Kata sekaten diambil dari nama gamelan
pusaka Kiai Sekati. Gamelan Kiai Sekati
ini terdiri atas dua perangkat gamelan berlaras atau bertiti nada pelog,
yaitu Kiai Gunturmadu dan Kiai Nagawilaga. Perayaan sekaten dilaksanakan setiap
bulan Rabiul Awal, selama seminggu sebelum hari kelahiran Nabi mUhammad SAW.
Pada hari kelahiran Nabi Muhammad SAW yang merupakan puncak acara sekaten
diselenggarakan Garebeg Mulud.
Selama smeinggu menjelang hari
kelahiran Nabi Muhammad SAW, gamelan Kiai Sekati diletakkan di pagongan (tempat
gong/gamelan) utara dan pagongan selatan, di kompleks Masjid Agung. Gamelan itu
ditabuh atau dibunyikan secara terus-menerus, kecuali pada waktu-waktu solat
dan pada malam jum’atsampai lewat waktu solat jum’at. Gendhing-gendhing atau
lagu-lagu instrumentalia yang diperdengarkan silih berganti, konon diciptakan
oleh para wlai, yaitu Sunan Kalijaga, Sunan Bonang, Sunan Giri, dan Sunan
Kudus. Karena gendhing-gendhing itu diciptakan untuk menyiarkan agama islam,
maka tidak mengherankan jika nama-namanya berasal dari bahasa Arab dan
dilafalkan dengan lafal Jawa, antara lain: Salatun, Subinah, Ngajatun, Sumiyah,
dan Jaumi.
Bulan Hijriah Robiul awal dalam
kalender Jawa disebut bulan mulud. Itulah sebabnya perayaan Sekaten yang
dilakukan oleh orang Jawa disebut Sekatenan juga disebut Garebeg Mulud.

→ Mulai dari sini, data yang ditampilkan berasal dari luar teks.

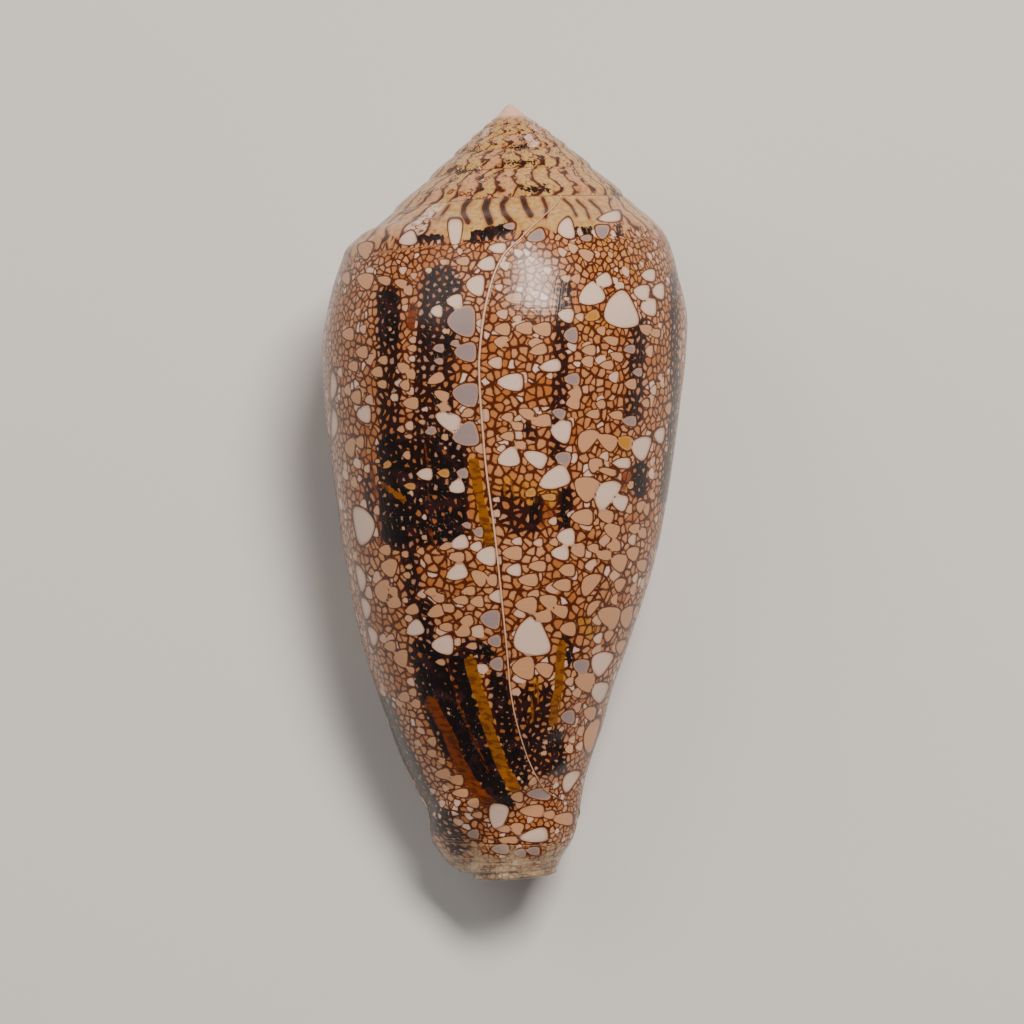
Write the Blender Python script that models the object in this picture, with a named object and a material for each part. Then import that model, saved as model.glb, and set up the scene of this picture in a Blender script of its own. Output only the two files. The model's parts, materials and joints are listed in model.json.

Sekatenan atau Garebeg Mulud ini diselelenggarakan di Keraton, baik di Keraton
Kasunanan Surakarta maupun di Keraton Kesultanan Yogyakarta. Perayaan Garebeg
Mulud biasanya juga dimanfaatkan untuk melakukan Pasowanan (menghadap Raja).
Puncak acara Garebeg Mulud atau
Pasowanan Mulud atau Sekaten adalah pembacaan riwayat Nabi Muhammad SAW dan
Salawat Nabi di Masjid Agung oleh Kiai Kanjeng Pengulu yang disaksiskan oleh
Sultan atau Sunan. Dalam Pasowanan itu Sultan atau Sunan memberi sedekah
sejumlah uang logam kepada Masjid Agung, para abdi dalem golongan utama, dan
para abdi dalem golongan wiyaga. Yang paling ditunggu-tunggu oleh masyarakat
adalah arak-arakan sesajian berupa gunungan (tumpeng raksasa). Setelah do’a
untuk keselamatan, kesentosaan dan kesejahteraan raja, keluarga raja, dan
seluruh rakyat dibacakan. Tumpeng disedekahkan kepada rakyat. Pada saat itu
tumprng sangat diperebutkan. Menurut kepercayaan orang Jawa, siapa yang
mendapat bagian dari tumpeng itu berarti mendapat berkah dari raja.